The Revolutionary Samuel Adams by Stacy Schiff

I very much enjoyed this biography of Samuel Adams, who was born into a prosperous family in 1722 in the city state of Boston. Adams could afford to attend and graduate from Harvard, but he squandered his inheritance before becoming Boston’s most inept tax collector. Elite education developed his mastery of words while downward mobility cultivated his empathy for working people — and his rage against men of fortunes, privileges and luck. He especially hated a fellow Bostonian, Thomas Hutchinson, who grew ever richer and more powerful by acquiring multiple offices, including chief justice of the superior court and lieutenant governor of Massachusetts — until Adams ruined his popularity with insidious rumors. Both sides crafted conspiracy theories.

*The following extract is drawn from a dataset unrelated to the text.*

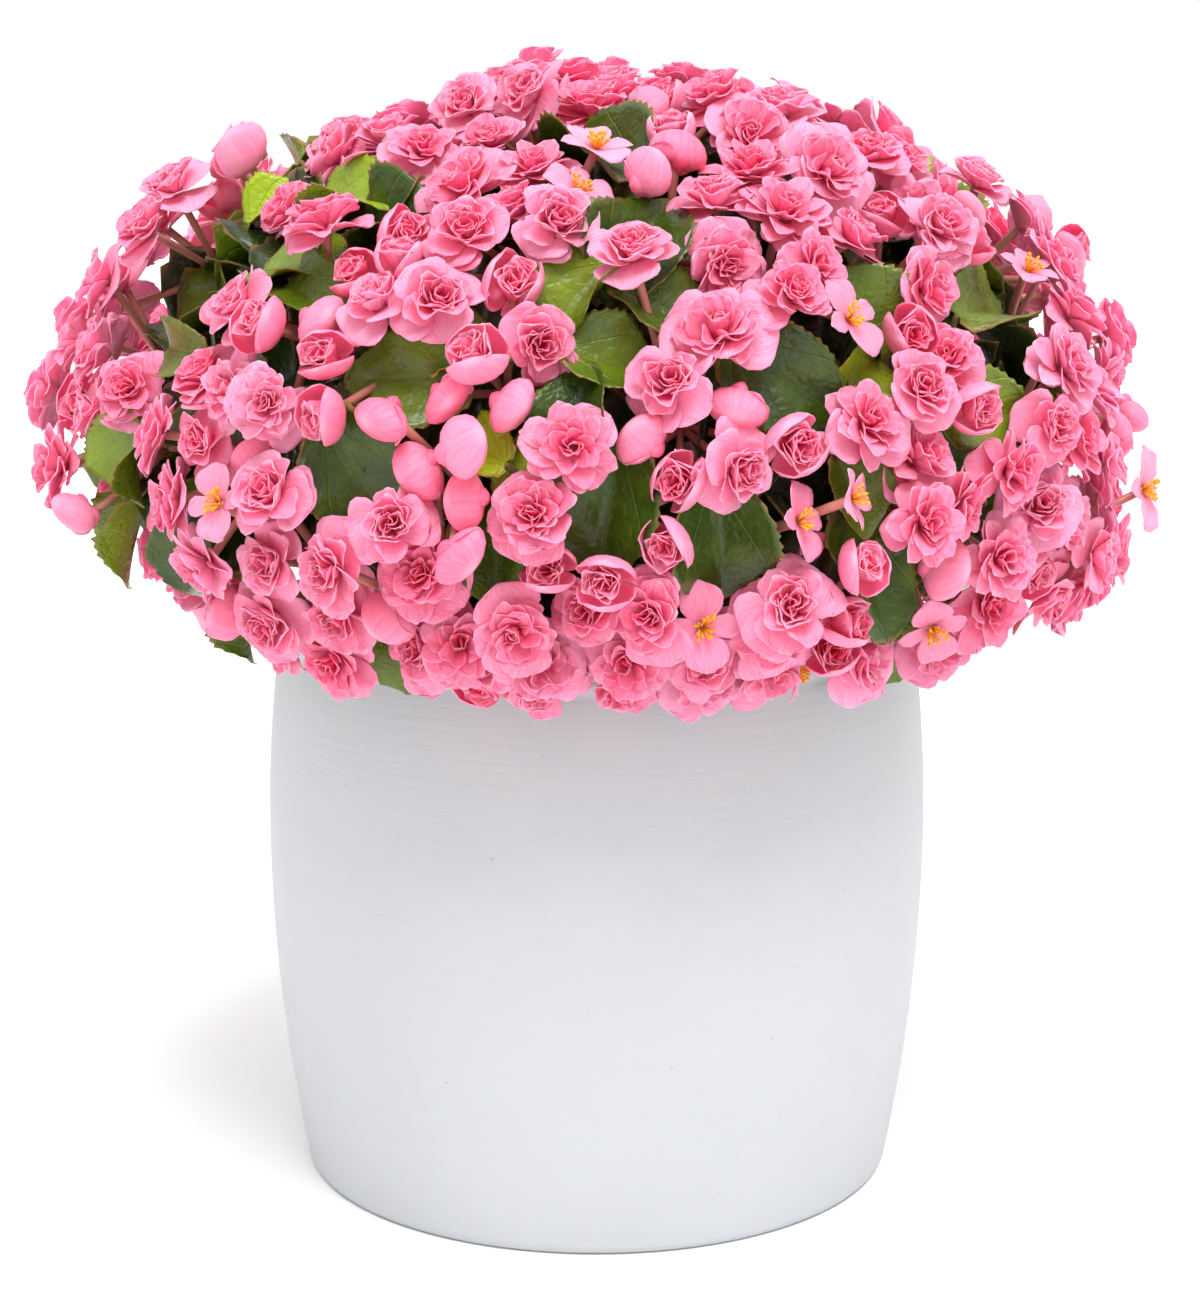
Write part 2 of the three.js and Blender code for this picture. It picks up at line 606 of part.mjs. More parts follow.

A lot of time is spent of Adams explaining why he felt unfairly dealt with. While Adams claimed that British leaders plotted to ruin colonial prosperity and freedom, Loyalists depicted Boston’s radicals as conspiring to dupe common people into wreaking anarchy. Adams became Boston’s leading revolutionary, rallying that seaport to resist Parliament’s taxes and reject British rule. Unlike his cousin John Adams, Samuel cared more about swaying men behind the scenes than about taking credit for posterity. Slipping in and out of backrooms, he seemed to manage every protest, riot, election and newspaper diatribe. His many friends recalled Adams as a selfless hero utterly devoted to liberty. His many enemies defined him as a reckless and deceitful incendiary. Adams left us too sparse a paper trail to find a deeper character between the polarized accounts, burning most of his letters lest they implicate friends in treason. Ironically, as the financially strapped Adams, he inherited the lowest rung on the family business ladder, and it is why he is widely known today.